## What the task requires
Write out each line beneath this one exactly as it reads.

## Stored data
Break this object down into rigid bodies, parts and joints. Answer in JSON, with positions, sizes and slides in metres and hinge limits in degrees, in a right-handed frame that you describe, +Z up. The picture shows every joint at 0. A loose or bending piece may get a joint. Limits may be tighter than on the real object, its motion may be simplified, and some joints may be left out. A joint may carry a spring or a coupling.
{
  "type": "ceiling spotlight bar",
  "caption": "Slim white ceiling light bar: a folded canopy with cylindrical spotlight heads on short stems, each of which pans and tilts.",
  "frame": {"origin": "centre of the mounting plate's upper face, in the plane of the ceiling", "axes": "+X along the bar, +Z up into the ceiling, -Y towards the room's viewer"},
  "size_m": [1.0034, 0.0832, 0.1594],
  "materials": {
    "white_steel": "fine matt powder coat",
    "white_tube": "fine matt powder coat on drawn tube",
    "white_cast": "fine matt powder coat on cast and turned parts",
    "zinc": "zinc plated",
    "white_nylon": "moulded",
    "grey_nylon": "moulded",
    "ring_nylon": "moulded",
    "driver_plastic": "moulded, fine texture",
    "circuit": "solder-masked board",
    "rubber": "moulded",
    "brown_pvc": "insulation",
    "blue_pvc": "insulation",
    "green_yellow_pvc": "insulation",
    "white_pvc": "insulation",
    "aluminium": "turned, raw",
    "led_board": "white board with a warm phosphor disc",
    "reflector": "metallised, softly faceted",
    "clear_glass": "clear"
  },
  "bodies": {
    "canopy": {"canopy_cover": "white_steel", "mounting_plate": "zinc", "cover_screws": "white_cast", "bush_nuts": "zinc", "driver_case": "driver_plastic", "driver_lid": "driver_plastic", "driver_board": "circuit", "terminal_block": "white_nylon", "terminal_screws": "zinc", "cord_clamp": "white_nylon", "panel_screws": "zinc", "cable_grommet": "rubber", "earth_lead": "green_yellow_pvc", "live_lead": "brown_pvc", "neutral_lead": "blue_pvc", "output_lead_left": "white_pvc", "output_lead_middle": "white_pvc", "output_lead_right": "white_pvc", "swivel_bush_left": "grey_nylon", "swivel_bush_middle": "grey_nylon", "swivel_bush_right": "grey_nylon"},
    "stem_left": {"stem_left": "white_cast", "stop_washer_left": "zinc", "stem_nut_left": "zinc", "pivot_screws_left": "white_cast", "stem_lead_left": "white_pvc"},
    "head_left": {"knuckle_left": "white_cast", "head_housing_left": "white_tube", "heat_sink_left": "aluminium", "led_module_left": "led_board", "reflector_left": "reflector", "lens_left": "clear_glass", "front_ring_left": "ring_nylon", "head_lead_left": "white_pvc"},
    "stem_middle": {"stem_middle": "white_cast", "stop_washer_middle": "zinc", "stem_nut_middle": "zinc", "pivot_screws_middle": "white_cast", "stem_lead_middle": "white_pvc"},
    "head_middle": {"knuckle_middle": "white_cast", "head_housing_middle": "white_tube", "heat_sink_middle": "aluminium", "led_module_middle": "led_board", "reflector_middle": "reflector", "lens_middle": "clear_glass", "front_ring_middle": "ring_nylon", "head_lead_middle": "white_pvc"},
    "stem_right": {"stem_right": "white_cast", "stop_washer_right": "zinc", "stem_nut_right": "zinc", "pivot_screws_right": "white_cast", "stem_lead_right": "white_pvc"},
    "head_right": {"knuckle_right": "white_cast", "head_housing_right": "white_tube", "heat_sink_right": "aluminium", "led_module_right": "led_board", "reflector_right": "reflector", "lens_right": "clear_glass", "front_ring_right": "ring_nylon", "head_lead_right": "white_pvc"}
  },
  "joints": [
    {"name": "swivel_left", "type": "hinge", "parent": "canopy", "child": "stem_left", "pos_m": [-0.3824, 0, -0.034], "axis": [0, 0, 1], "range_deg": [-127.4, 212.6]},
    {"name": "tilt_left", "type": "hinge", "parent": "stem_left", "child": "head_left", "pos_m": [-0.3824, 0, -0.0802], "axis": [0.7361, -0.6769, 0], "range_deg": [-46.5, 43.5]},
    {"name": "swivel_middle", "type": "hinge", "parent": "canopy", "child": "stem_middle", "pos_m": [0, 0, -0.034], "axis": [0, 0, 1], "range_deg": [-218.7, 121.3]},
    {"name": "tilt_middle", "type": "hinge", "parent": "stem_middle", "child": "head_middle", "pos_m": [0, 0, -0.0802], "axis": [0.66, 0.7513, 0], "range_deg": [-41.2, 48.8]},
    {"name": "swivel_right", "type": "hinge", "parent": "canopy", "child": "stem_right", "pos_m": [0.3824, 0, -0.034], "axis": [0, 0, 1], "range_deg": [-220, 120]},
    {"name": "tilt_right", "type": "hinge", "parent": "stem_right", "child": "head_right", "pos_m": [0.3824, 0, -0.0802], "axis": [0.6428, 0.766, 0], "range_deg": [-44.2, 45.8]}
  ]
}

## Solution for this task
Break this object down into rigid bodies, parts and joints. Answer in JSON, with positions, sizes and slides in metres and hinge limits in degrees, in a right-handed frame that you describe, +Z up. The picture shows every joint at 0. A loose or bending piece may get a joint. Limits may be tighter than on the real object, its motion may be simplified, and some joints may be left out. A joint may carry a spring or a coupling.
{
  "type": "ceiling spotlight bar",
  "caption": "Slim white ceiling light bar: a folded canopy with cylindrical spotlight heads on short stems, each of which pans and tilts.",
  "frame": {"origin": "centre of the mounting plate's upper face, in the plane of the ceiling", "axes": "+X along the bar, +Z up into the ceiling, -Y towards the room's viewer"},
  "size_m": [1.0034, 0.0832, 0.1594],
  "materials": {
    "white_steel": "fine matt powder coat",
    "white_tube": "fine matt powder coat on drawn tube",
    "white_cast": "fine matt powder coat on cast and turned parts",
    "zinc": "zinc plated",
    "white_nylon": "moulded",
    "grey_nylon": "moulded",
    "ring_nylon": "moulded",
    "driver_plastic": "moulded, fine texture",
    "circuit": "solder-masked board",
    "rubber": "moulded",
    "brown_pvc": "insulation",
    "blue_pvc": "insulation",
    "green_yellow_pvc": "insulation",
    "white_pvc": "insulation",
    "aluminium": "turned, raw",
    "led_board": "white board with a warm phosphor disc",
    "reflector": "metallised, softly faceted",
    "clear_glass": "clear"
  },
  "bodies": {
    "canopy": {"canopy_cover": "white_steel", "mounting_plate": "zinc", "cover_screws": "white_cast", "bush_nuts": "zinc", "driver_case": "driver_plastic", "driver_lid": "driver_plastic", "driver_board": "circuit", "terminal_block": "white_nylon", "terminal_screws": "zinc", "cord_clamp": "white_nylon", "panel_screws": "zinc", "cable_grommet": "rubber", "earth_lead": "green_yellow_pvc", "live_lead": "brown_pvc", "neutral_lead": "blue_pvc", "output_lead_left": "white_pvc", "output_lead_middle": "white_pvc", "output_lead_right": "white_pvc", "swivel_bush_left": "grey_nylon", "swivel_bush_middle": "grey_nylon", "swivel_bush_right": "grey_nylon"},
    "stem_left": {"stem_left": "white_cast", "stop_washer_left": "zinc", "stem_nut_left": "zinc", "pivot_screws_left": "white_cast", "stem_lead_left": "white_pvc"},
    "head_left": {"knuckle_left": "white_cast", "head_housing_left": "white_tube", "heat_sink_left": "aluminium", "led_module_left": "led_board", "reflector_left": "reflector", "lens_left": "clear_glass", "front_ring_left": "ring_nylon", "head_lead_left": "white_pvc"},
    "stem_middle": {"stem_middle": "white_cast", "stop_washer_middle": "zinc", "stem_nut_middle": "zinc", "pivot_screws_middle": "white_cast", "stem_lead_middle": "white_pvc"},
    "head_middle": {"knuckle_middle": "white_cast", "head_housing_middle": "white_tube", "heat_sink_middle": "aluminium", "led_module_middle": "led_board", "reflector_middle": "reflector", "lens_middle": "clear_glass", "front_ring_middle": "ring_nylon", "head_lead_middle": "white_pvc"},
    "stem_right": {"stem_right": "white_cast", "stop_washer_right": "zinc", "stem_nut_right": "zinc", "pivot_screws_right": "white_cast", "stem_lead_right": "white_pvc"},
    "head_right": {"knuckle_right": "white_cast", "head_housing_right": "white_tube", "heat_sink_right": "aluminium", "led_module_right": "led_board", "reflector_right": "reflector", "lens_right": "clear_glass", "front_ring_right": "ring_nylon", "head_lead_right": "white_pvc"}
  },
  "joints": [
    {"name": "swivel_left", "type": "hinge", "parent": "canopy", "child": "stem_left", "pos_m": [-0.3824, 0, -0.034], "axis": [0, 0, 1], "range_deg": [-127.4, 212.6]},
    {"name": "tilt_left", "type": "hinge", "parent": "stem_left", "child": "head_left", "pos_m": [-0.3824, 0, -0.0802], "axis": [0.7361, -0.6769, 0], "range_deg": [-46.5, 43.5]},
    {"name": "swivel_middle", "type": "hinge", "parent": "canopy", "child": "stem_middle", "pos_m": [0, 0, -0.034], "axis": [0, 0, 1], "range_deg": [-218.7, 121.3]},
    {"name": "tilt_middle", "type": "hinge", "parent": "stem_middle", "child": "head_middle", "pos_m": [0, 0, -0.0802], "axis": [0.66, 0.7513, 0], "range_deg": [-41.2, 48.8]},
    {"name": "swivel_right", "type": "hinge", "parent": "canopy", "child": "stem_right", "pos_m": [0.3824, 0, -0.034], "axis": [0, 0, 1], "range_deg": [-220, 120]},
    {"name": "tilt_right", "type": "hinge", "parent": "stem_right", "child": "head_right", "pos_m": [0.3824, 0, -0.0802], "axis": [0.6428, 0.766, 0], "range_deg": [-44.2, 45.8]}
  ]
}